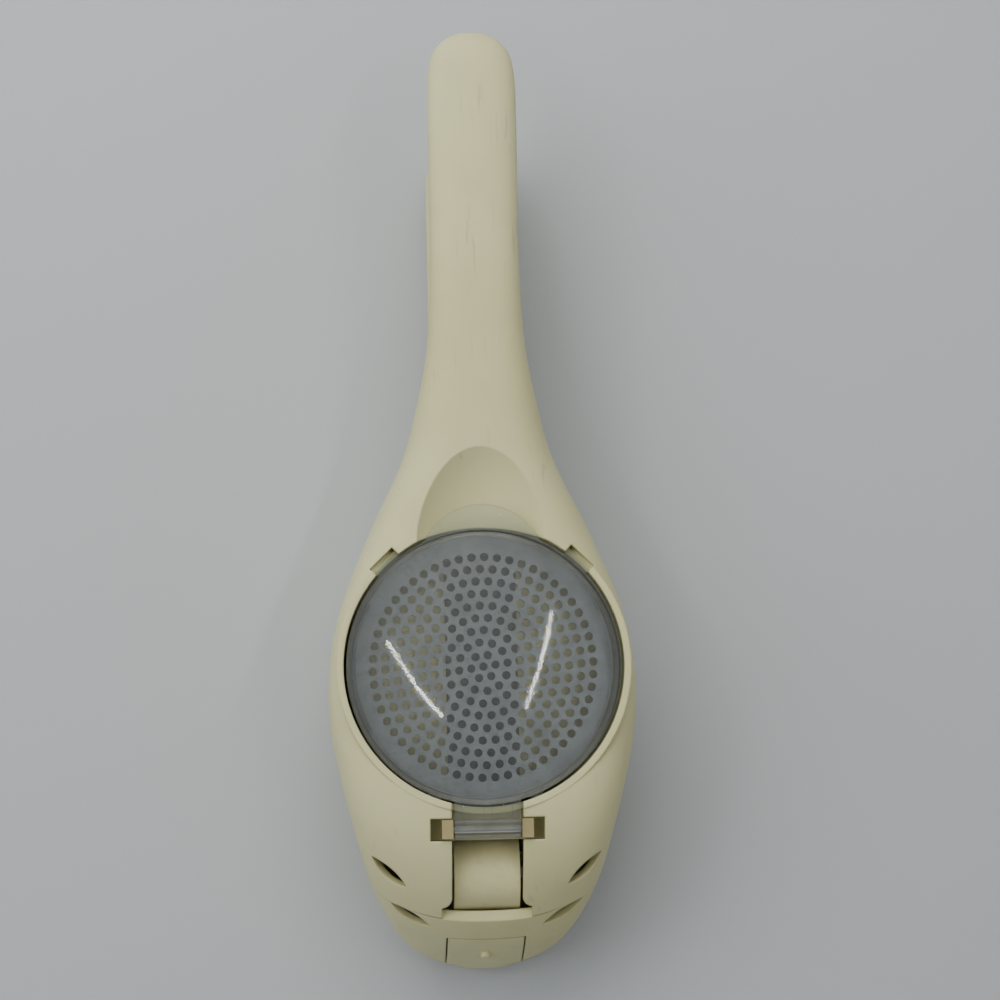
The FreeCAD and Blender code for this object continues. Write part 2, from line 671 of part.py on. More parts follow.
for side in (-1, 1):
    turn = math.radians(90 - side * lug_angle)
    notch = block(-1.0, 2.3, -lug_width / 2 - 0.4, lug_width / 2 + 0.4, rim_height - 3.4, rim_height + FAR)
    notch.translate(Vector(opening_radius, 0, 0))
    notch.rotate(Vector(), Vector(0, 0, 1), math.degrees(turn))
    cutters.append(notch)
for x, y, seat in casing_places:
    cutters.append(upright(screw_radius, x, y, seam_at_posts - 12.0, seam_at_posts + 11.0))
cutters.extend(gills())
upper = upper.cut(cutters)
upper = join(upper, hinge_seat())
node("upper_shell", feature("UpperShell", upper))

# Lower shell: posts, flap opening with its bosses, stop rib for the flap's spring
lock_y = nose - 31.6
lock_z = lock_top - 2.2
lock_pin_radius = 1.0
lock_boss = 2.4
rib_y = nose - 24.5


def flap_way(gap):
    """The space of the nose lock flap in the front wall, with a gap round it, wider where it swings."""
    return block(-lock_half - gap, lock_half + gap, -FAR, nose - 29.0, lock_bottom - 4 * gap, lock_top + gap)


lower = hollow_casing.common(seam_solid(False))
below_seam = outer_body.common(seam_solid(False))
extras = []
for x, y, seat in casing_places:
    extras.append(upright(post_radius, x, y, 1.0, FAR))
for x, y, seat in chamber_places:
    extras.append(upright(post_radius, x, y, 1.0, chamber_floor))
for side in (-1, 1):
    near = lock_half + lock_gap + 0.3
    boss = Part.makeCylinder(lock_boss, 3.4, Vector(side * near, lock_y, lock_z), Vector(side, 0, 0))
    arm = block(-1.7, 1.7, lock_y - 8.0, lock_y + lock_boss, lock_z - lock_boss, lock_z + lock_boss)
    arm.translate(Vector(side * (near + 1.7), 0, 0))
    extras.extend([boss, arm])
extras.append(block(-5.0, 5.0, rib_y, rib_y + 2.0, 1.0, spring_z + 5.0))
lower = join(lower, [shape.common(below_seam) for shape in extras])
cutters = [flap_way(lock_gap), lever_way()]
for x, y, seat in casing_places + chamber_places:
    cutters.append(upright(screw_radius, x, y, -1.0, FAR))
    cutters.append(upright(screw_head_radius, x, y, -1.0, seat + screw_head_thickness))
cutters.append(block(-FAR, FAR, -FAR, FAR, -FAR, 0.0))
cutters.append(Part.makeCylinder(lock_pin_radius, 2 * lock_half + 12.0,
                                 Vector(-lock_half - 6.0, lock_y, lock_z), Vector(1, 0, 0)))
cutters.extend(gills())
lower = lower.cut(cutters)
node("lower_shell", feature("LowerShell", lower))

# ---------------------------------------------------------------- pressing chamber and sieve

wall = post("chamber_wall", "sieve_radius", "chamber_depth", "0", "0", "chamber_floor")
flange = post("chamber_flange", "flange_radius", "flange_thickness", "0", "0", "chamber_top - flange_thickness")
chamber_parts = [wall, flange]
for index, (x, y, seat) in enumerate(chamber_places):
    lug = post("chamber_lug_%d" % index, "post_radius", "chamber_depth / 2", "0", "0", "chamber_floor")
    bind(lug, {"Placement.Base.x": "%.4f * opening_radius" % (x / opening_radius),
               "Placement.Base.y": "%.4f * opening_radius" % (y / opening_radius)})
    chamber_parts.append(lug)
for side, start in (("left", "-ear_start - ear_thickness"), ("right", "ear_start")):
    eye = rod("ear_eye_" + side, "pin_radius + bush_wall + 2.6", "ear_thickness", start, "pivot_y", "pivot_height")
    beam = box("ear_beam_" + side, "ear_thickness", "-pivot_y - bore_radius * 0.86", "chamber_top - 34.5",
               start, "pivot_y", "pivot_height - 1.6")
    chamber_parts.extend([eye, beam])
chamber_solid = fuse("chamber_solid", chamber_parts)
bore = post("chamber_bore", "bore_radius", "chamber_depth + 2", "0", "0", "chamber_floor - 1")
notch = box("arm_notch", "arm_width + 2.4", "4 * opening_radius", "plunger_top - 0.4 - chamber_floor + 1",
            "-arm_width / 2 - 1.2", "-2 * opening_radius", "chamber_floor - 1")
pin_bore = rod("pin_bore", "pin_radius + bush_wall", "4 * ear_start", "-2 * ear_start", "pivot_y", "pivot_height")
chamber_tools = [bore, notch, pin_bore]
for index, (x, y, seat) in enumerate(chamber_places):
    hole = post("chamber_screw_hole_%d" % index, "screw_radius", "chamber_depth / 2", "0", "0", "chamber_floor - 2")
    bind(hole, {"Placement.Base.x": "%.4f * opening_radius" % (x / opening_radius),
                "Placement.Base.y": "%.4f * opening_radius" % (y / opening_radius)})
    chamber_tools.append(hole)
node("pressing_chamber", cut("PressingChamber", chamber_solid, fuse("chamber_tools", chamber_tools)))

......

Write out each line of the data above again, exactly as given.

## FULL ANSWER
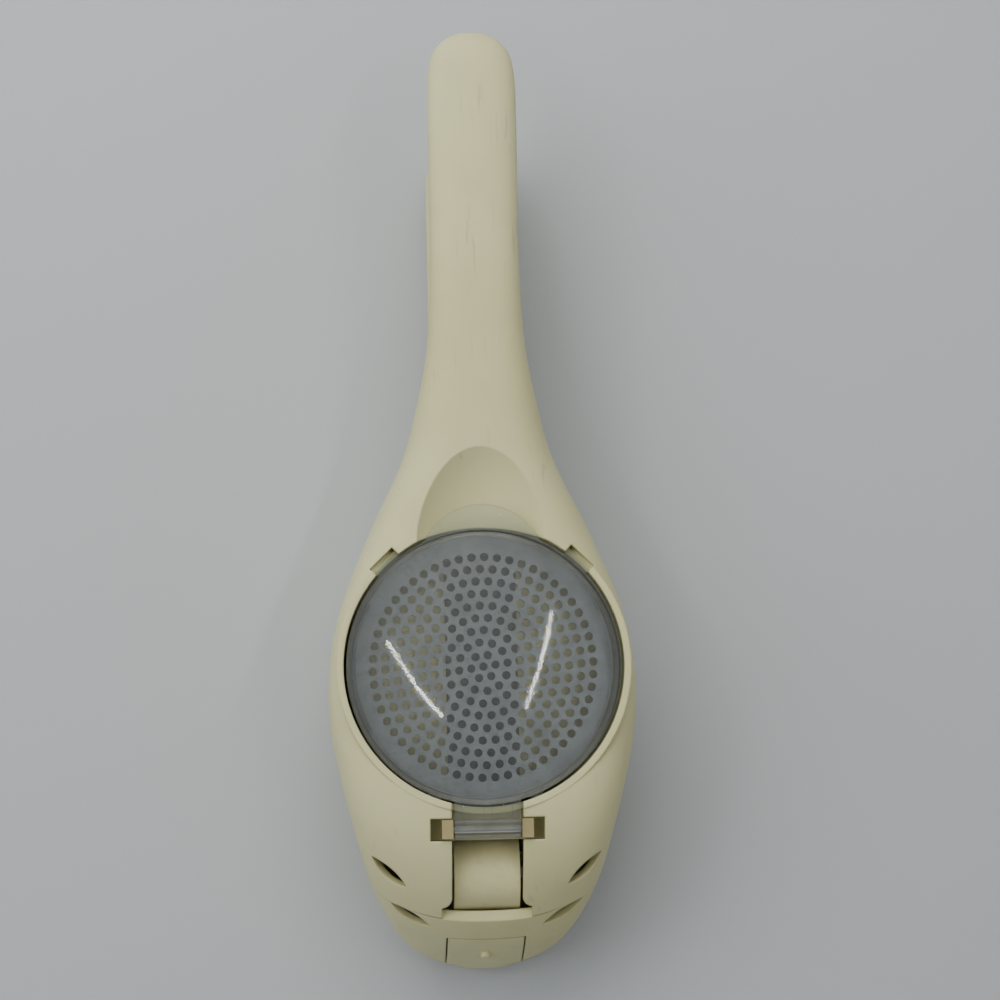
The FreeCAD and Blender code for this object continues. Write part 2, from line 671 of part.py on. More parts follow.
for side in (-1, 1):
    turn = math.radians(90 - side * lug_angle)
    notch = block(-1.0, 2.3, -lug_width / 2 - 0.4, lug_width / 2 + 0.4, rim_height - 3.4, rim_height + FAR)
    notch.translate(Vector(opening_radius, 0, 0))
    notch.rotate(Vector(), Vector(0, 0, 1), math.degrees(turn))
    cutters.append(notch)
for x, y, seat in casing_places:
    cutters.append(upright(screw_radius, x, y, seam_at_posts - 12.0, seam_at_posts + 11.0))
cutters.extend(gills())
upper = upper.cut(cutters)
upper = join(upper, hinge_seat())
node("upper_shell", feature("UpperShell", upper))

# Lower shell: posts, flap opening with its bosses, stop rib for the flap's spring
lock_y = nose - 31.6
lock_z = lock_top - 2.2
lock_pin_radius = 1.0
lock_boss = 2.4
rib_y = nose - 24.5


def flap_way(gap):
    """The space of the nose lock flap in the front wall, with a gap round it, wider where it swings."""
    return block(-lock_half - gap, lock_half + gap, -FAR, nose - 29.0, lock_bottom - 4 * gap, lock_top + gap)


lower = hollow_casing.common(seam_solid(False))
below_seam = outer_body.common(seam_solid(False))
extras = []
for x, y, seat in casing_places:
    extras.append(upright(post_radius, x, y, 1.0, FAR))
for x, y, seat in chamber_places:
    extras.append(upright(post_radius, x, y, 1.0, chamber_floor))
for side in (-1, 1):
    near = lock_half + lock_gap + 0.3
    boss = Part.makeCylinder(lock_boss, 3.4, Vector(side * near, lock_y, lock_z), Vector(side, 0, 0))
    arm = block(-1.7, 1.7, lock_y - 8.0, lock_y + lock_boss, lock_z - lock_boss, lock_z + lock_boss)
    arm.translate(Vector(side * (near + 1.7), 0, 0))
    extras.extend([boss, arm])
extras.append(block(-5.0, 5.0, rib_y, rib_y + 2.0, 1.0, spring_z + 5.0))
lower = join(lower, [shape.common(below_seam) for shape in extras])
cutters = [flap_way(lock_gap), lever_way()]
for x, y, seat in casing_places + chamber_places:
    cutters.append(upright(screw_radius, x, y, -1.0, FAR))
    cutters.append(upright(screw_head_radius, x, y, -1.0, seat + screw_head_thickness))
cutters.append(block(-FAR, FAR, -FAR, FAR, -FAR, 0.0))
cutters.append(Part.makeCylinder(lock_pin_radius, 2 * lock_half + 12.0,
                                 Vector(-lock_half - 6.0, lock_y, lock_z), Vector(1, 0, 0)))
cutters.extend(gills())
lower = lower.cut(cutters)
node("lower_shell", feature("LowerShell", lower))

# ---------------------------------------------------------------- pressing chamber and sieve

wall = post("chamber_wall", "sieve_radius", "chamber_depth", "0", "0", "chamber_floor")
flange = post("chamber_flange", "flange_radius", "flange_thickness", "0", "0", "chamber_top - flange_thickness")
chamber_parts = [wall, flange]
for index, (x, y, seat) in enumerate(chamber_places):
    lug = post("chamber_lug_%d" % index, "post_radius", "chamber_depth / 2", "0", "0", "chamber_floor")
    bind(lug, {"Placement.Base.x": "%.4f * opening_radius" % (x / opening_radius),
               "Placement.Base.y": "%.4f * opening_radius" % (y / opening_radius)})
    chamber_parts.append(lug)
for side, start in (("left", "-ear_start - ear_thickness"), ("right", "ear_start")):
    eye = rod("ear_eye_" + side, "pin_radius + bush_wall + 2.6", "ear_thickness", start, "pivot_y", "pivot_height")
    beam = box("ear_beam_" + side, "ear_thickness", "-pivot_y - bore_radius * 0.86", "chamber_top - 34.5",
               start, "pivot_y", "pivot_height - 1.6")
    chamber_parts.extend([eye, beam])
chamber_solid = fuse("chamber_solid", chamber_parts)
bore = post("chamber_bore", "bore_radius", "chamber_depth + 2", "0", "0", "chamber_floor - 1")
notch = box("arm_notch", "arm_width + 2.4", "4 * opening_radius", "plunger_top - 0.4 - chamber_floor + 1",
            "-arm_width / 2 - 1.2", "-2 * opening_radius", "chamber_floor - 1")
pin_bore = rod("pin_bore", "pin_radius + bush_wall", "4 * ear_start", "-2 * ear_start", "pivot_y", "pivot_height")
chamber_tools = [bore, notch, pin_bore]
for index, (x, y, seat) in enumerate(chamber_places):
    hole = post("chamber_screw_hole_%d" % index, "screw_radius", "chamber_depth / 2", "0", "0", "chamber_floor - 2")
    bind(hole, {"Placement.Base.x": "%.4f * opening_radius" % (x / opening_radius),
                "Placement.Base.y": "%.4f * opening_radius" % (y / opening_radius)})
    chamber_tools.append(hole)
node("pressing_chamber", cut("PressingChamber", chamber_solid, fuse("chamber_tools", chamber_tools)))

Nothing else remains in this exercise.